> **The task**
Every line that contains the word "bends" should be copied.

++++++++++

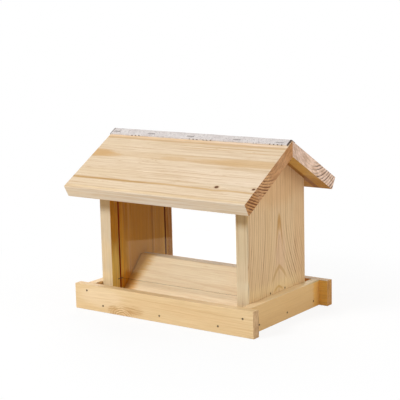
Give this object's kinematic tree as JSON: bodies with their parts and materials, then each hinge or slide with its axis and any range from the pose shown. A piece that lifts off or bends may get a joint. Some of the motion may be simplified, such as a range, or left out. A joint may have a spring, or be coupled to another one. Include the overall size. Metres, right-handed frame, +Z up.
{
  "type": "bird table",
  "caption": "Small wooden bird table with a tray, two grooved gables, clear seed panes, a sloping seed spreader and a pitched roof whose front board lifts on a felt ridge hinge.",
  "frame": {"origin": "centre of the tray's underside, on the surface that the table stands on, under the middle of the ridge", "axes": "+Z up; +X along the ridge to the right-hand gable; -Y towards the front, where the roof board lifts"},
  "size_m": [0.29, 0.2175, 0.2366],
  "materials": {
    "pine": "planed, untreated, fine grain",
    "acrylic": "clear, polished",
    "roofing_felt": "pale mineral grit on black bitumen",
    "brad_steel": "dull, dark",
    "staple_steel": "galvanised wire"
  },
  "bodies": {
    "house": {"floor_board": "pine", "tray_front_board": "pine", "tray_rear_board": "pine", "tray_left_board": "pine", "tray_right_board": "pine", "left_gable": "pine", "right_gable": "pine", "front_spreader_board": "pine", "rear_spreader_board": "pine", "rear_roof_board": "pine", "tray_front_brads": "brad_steel", "tray_rear_brads": "brad_steel", "tray_left_brads": "brad_steel", "tray_right_brads": "brad_steel", "left_gable_screws": "brad_steel", "right_gable_screws": "brad_steel", "left_spreader_brads": "brad_steel", "right_spreader_brads": "brad_steel", "left_roof_brads": "brad_steel", "right_roof_brads": "brad_steel", "left_pane_staples": "staple_steel", "right_pane_staples": "staple_steel", "ridge_strip": "roofing_felt", "rear_ridge_staples": "staple_steel"},
    "roof_flap": {"front_roof_board": "pine", "front_ridge_staples": "staple_steel"},
    "front_pane": {"front_pane": "acrylic"},
    "rear_pane": {"rear_pane": "acrylic"}
  },
  "joints": [
    {"name": "roof_flap_hinge", "type": "hinge", "parent": "house", "child": "roof_flap", "pos_m": [0, 0, 0.235], "axis": [-1, 0, 0], "range_deg": [0, 200], "deforming": ["ridge_strip"]},
    {"name": "front_pane_slide", "type": "slide", "parent": "house", "child": "front_pane", "axis": [0, 0, 1], "range_m": [0, 0.0022]},
    {"name": "rear_pane_slide", "type": "slide", "parent": "house", "child": "rear_pane", "axis": [0, 0, 1], "range_m": [0, 0.0022]}
  ]
}
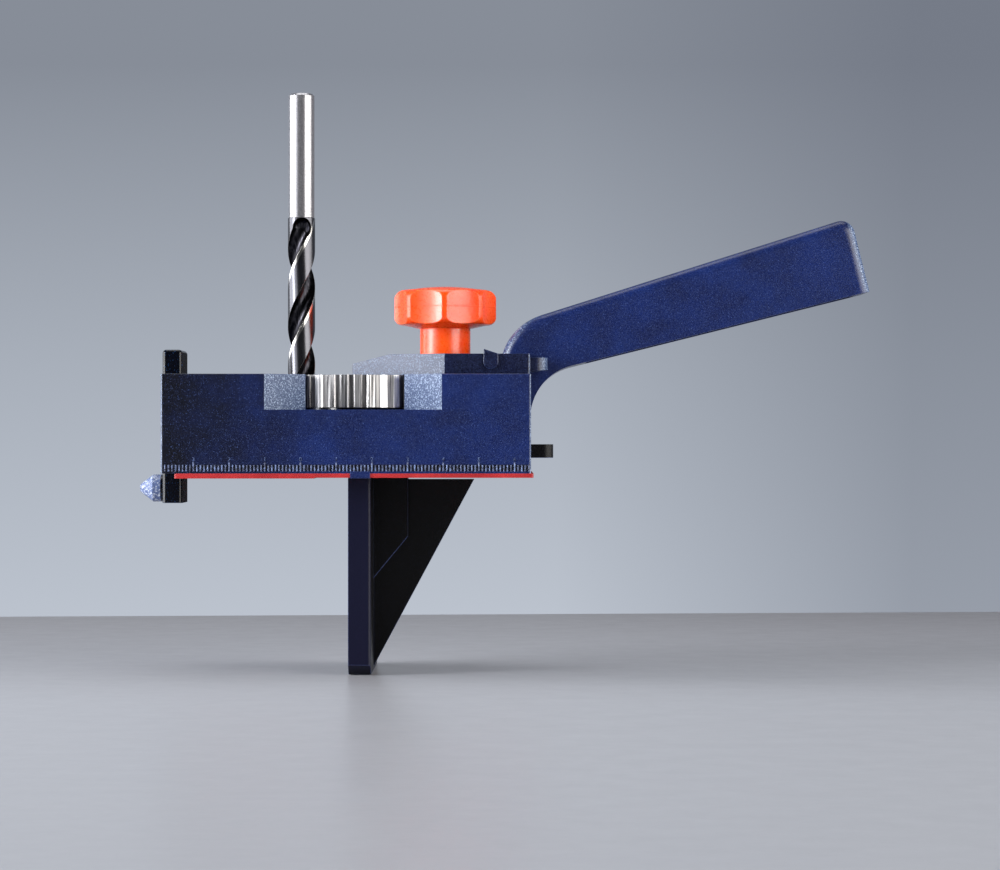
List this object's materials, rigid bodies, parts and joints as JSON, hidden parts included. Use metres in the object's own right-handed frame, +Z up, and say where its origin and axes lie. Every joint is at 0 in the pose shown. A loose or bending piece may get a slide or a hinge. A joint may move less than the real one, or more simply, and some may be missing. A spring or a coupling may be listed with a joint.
{
  "type": "dowel drilling jig",
  "caption": "Hand-held jig that sits on a board's edge and guides a drill for dowel holes, with a bush turret, a fence clamped by a knob, an edge stop and a slanted handle.",
  "frame": {"origin": "on the axis of the working drill bush, at the plane of the sole that seats on the board's edge", "axes": "+Z up along the drill, +X from the edge stop past the knob to the handle, +Y away from the front face with the ruler"},
  "size_m": [0.2105, 0.064, 0.167],
  "materials": {
    "navy_plastic": "fine spark-eroded grain",
    "black_plastic": "satin",
    "blue_gloss_plastic": "gloss",
    "orange_plastic": "gloss",
    "red_sole": "satin",
    "zinc": "bright die-cast",
    "hard_steel": "ground",
    "drill_steel": "bright ground",
    "steel": "zinc plated"
  },
  "bodies": {
    "housing": {"body": "navy_plastic", "sole_plate": "red_sole", "sole_screws": "steel", "clamp_plate": "navy_plastic", "pivot_screw": "steel", "pivot_washer": "steel", "detent_ball": "hard_steel", "detent_spring": "steel", "knob_washer": "steel"},
    "turret": {"turret_wheel": "zinc", "bush_6": "hard_steel", "bush_8": "hard_steel", "bush_10": "hard_steel", "drill_bit": "drill_steel"},
    "fence_arm": {"fence": "black_plastic"},
    "knob_and_stud": {"knob": "orange_plastic", "clamp_stud": "steel"},
    "nut": {"clamp_nut": "steel"},
    "stop": {"edge_stop": "blue_gloss_plastic"}
  },
  "joints": [
    {"name": "turret_turn", "type": "hinge", "parent": "housing", "child": "turret", "pos_m": [0.0155, 0, 0.025], "axis": [0, 0, 1], "range_deg": [-60, 60]},
    {"name": "fence_slide", "type": "slide", "parent": "housing", "child": "fence_arm", "axis": [1, 0, 0], "range_m": [-0.008, 0.005]},
    {"name": "knob_turn", "type": "hinge", "parent": "housing", "child": "knob_and_stud", "pos_m": [0.0418, 0, 0.04], "axis": [0, 0, 1], "range_deg": [0, 360]},
    {"name": "nut_travel", "type": "slide", "parent": "housing", "child": "nut", "axis": [0, 0, -1], "range_m": [0, 0.000805]},
    {"name": "edge_stop_slide", "type": "slide", "parent": "housing", "child": "stop", "axis": [0, 0, 1], "range_m": [0, 0.008]}
  ],
  "couplings": [
    {"joint": "nut_travel", "follows": "knob_turn", "m_per_rad": 0.00012732}
  ]
}
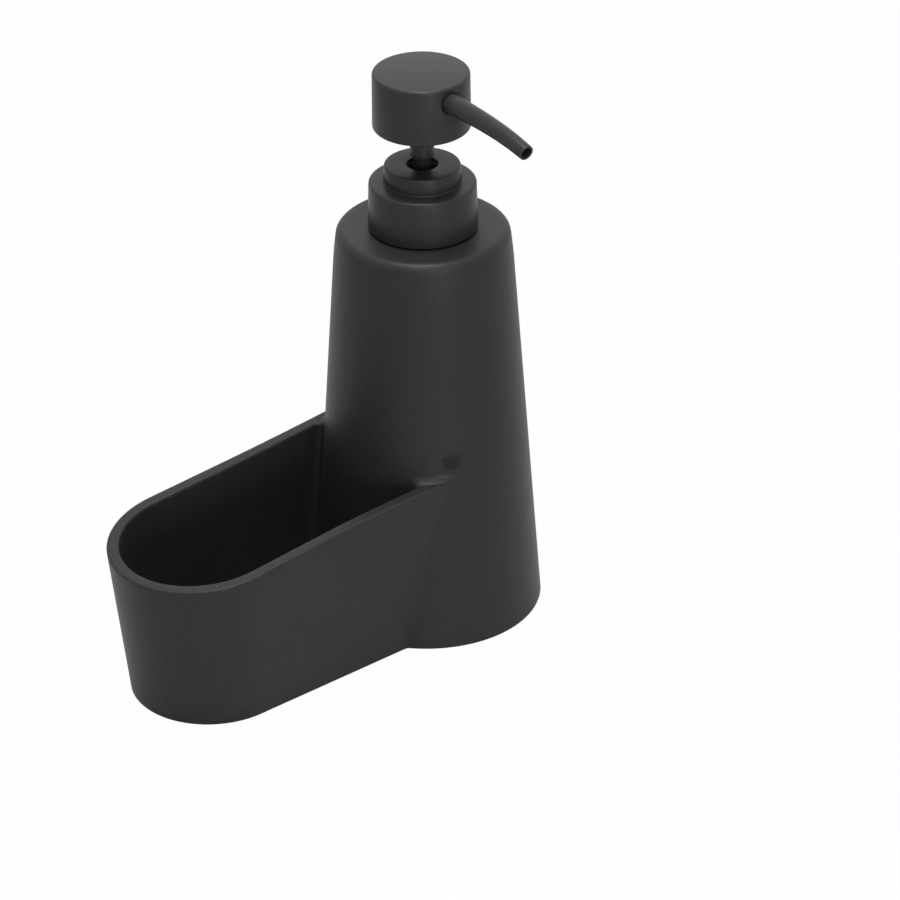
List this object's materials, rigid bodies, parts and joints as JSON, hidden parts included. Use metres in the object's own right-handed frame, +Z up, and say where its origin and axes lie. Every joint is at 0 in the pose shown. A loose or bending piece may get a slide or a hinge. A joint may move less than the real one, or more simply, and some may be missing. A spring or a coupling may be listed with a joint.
{
  "type": "soap dispenser",
  "caption": "Matt black countertop soap dispenser: a tapered bottle with a lotion pump, cast in one piece with an open caddy for a sponge or scourer.",
  "frame": {"origin": "on the bottle's axis, on the surface that the dispenser stands on", "axes": "+Z up, the caddy lies along -X from the bottle, the spout points along -Y at rest"},
  "size_m": [0.152, 0.0875, 0.1842],
  "materials": {
    "body_black": "matt, very finely grained, like painted or dyed cast resin",
    "pump_black": "satin, moulded",
    "white_plastic": "moulded, natural white",
    "clear_plastic": "moulded, milky and half clear",
    "soft_rubber": "soft, dull",
    "bright_steel": "bright stainless wire and ball"
  },
  "bodies": {
    "body": {"body_shell": "body_black", "bottle_pad": "soft_rubber", "caddy_pad": "soft_rubber", "neck_insert": "white_plastic"},
    "pump": {"housing_gasket": "soft_rubber", "upper_ring": "pump_black", "lock_ring": "pump_black", "stem_wiper": "soft_rubber", "pump_housing": "clear_plastic", "ball_cage": "white_plastic", "return_spring": "bright_steel", "dip_tube": "clear_plastic"},
    "closure": {"closure_cap": "white_plastic", "collar_cover": "pump_black"},
    "inlet_ball": {"ball_valve": "bright_steel"},
    "piston": {"piston_seal": "white_plastic"},
    "head": {"piston_rod": "white_plastic", "pump_stem": "pump_black", "head_shell": "pump_black", "head_core": "pump_black", "spout_tube": "pump_black"}
  },
  "joints": [
    {"name": "pump_lift", "type": "slide", "parent": "body", "child": "pump", "axis": [0, 0, 1], "range_m": [0, 0.15]},
    {"name": "collar_unscrew", "type": "hinge", "parent": "pump", "child": "closure", "pos_m": [0, 0, 0.1323], "axis": [0, 0, 1], "range_deg": [0, 450]},
    {"name": "inlet_ball_lift", "type": "slide", "parent": "pump", "child": "inlet_ball", "axis": [0, 0, 1], "range_m": [0, 0.001]},
    {"name": "pump_press", "type": "slide", "parent": "pump", "child": "piston", "axis": [0, 0, -1], "range_m": [0, 0.0115], "stiffness_N_per_m": 900, "springref_m": -0.008, "deforming": ["return_spring"]},
    {"name": "spout_swivel", "type": "hinge", "parent": "piston", "child": "head", "pos_m": [0, 0, 0.17665], "axis": [0, 0, 1], "continuous": true}
  ]
}
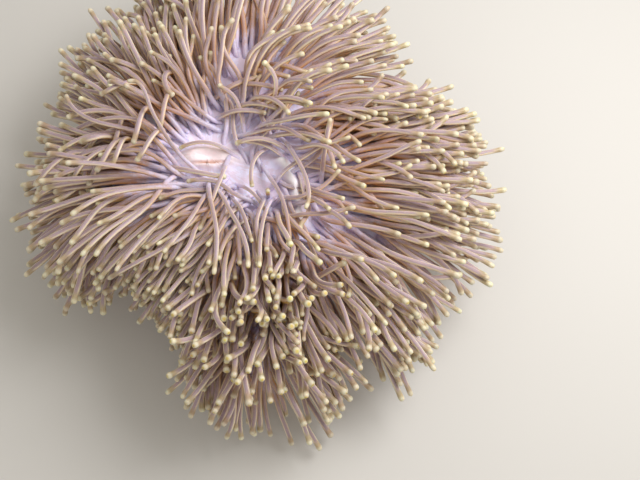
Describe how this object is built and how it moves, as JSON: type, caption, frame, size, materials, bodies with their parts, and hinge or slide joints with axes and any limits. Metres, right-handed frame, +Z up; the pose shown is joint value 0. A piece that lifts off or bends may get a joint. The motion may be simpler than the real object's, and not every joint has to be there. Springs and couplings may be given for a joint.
{
  "type": "magnificent sea anemone",
  "caption": "Life-size sea anemone on its pedal disc, with a fluted column and a wide wavy crown of long blunt tentacles.",
  "frame": {"origin": "middle of the pedal disc's flat underside", "axes": "+Z up through the column to the mouth; -Y is the side of the hanging lobe that faces the viewer, +X is to the viewer's right"},
  "size_m": [0.3775, 0.3976, 0.1575],
  "materials": {
    "column_skin": "satin, moist skin",
    "disc_skin": "glossy, moist skin",
    "lip_skin": "glossy, moist skin",
    "tentacle_skin": "glossy, moist skin"
  },
  "bodies": {
    "root": {"pedal_disc": "column_skin", "column": "column_skin", "oral_disc": "disc_skin", "mouth": "lip_skin", "tentacle_lobe_01": "tentacle_skin", "tentacle_lobe_02": "tentacle_skin", "tentacle_lobe_03": "tentacle_skin", "tentacle_lobe_04": "tentacle_skin", "tentacle_lobe_05": "tentacle_skin", "tentacle_lobe_06": "tentacle_skin", "tentacle_lobe_07": "tentacle_skin", "tentacle_lobe_08": "tentacle_skin", "tentacle_lobe_09": "tentacle_skin", "tentacle_lobe_10": "tentacle_skin", "tentacle_lobe_11": "tentacle_skin", "tentacle_lobe_12": "tentacle_skin"}
  },
  "joints": []
}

++++++++++

> **Result for this task**
Give this object's kinematic tree as JSON: bodies with their parts and materials, then each hinge or slide with its axis and any range from the pose shown. A piece that lifts off or bends may get a joint. Some of the motion may be simplified, such as a range, or left out. A joint may have a spring, or be coupled to another one. Include the overall size. Metres, right-handed frame, +Z up.
Describe how this object is built and how it moves, as JSON: type, caption, frame, size, materials, bodies with their parts, and hinge or slide joints with axes and any limits. Metres, right-handed frame, +Z up; the pose shown is joint value 0. A piece that lifts off or bends may get a joint. The motion may be simpler than the real object's, and not every joint has to be there. Springs and couplings may be given for a joint.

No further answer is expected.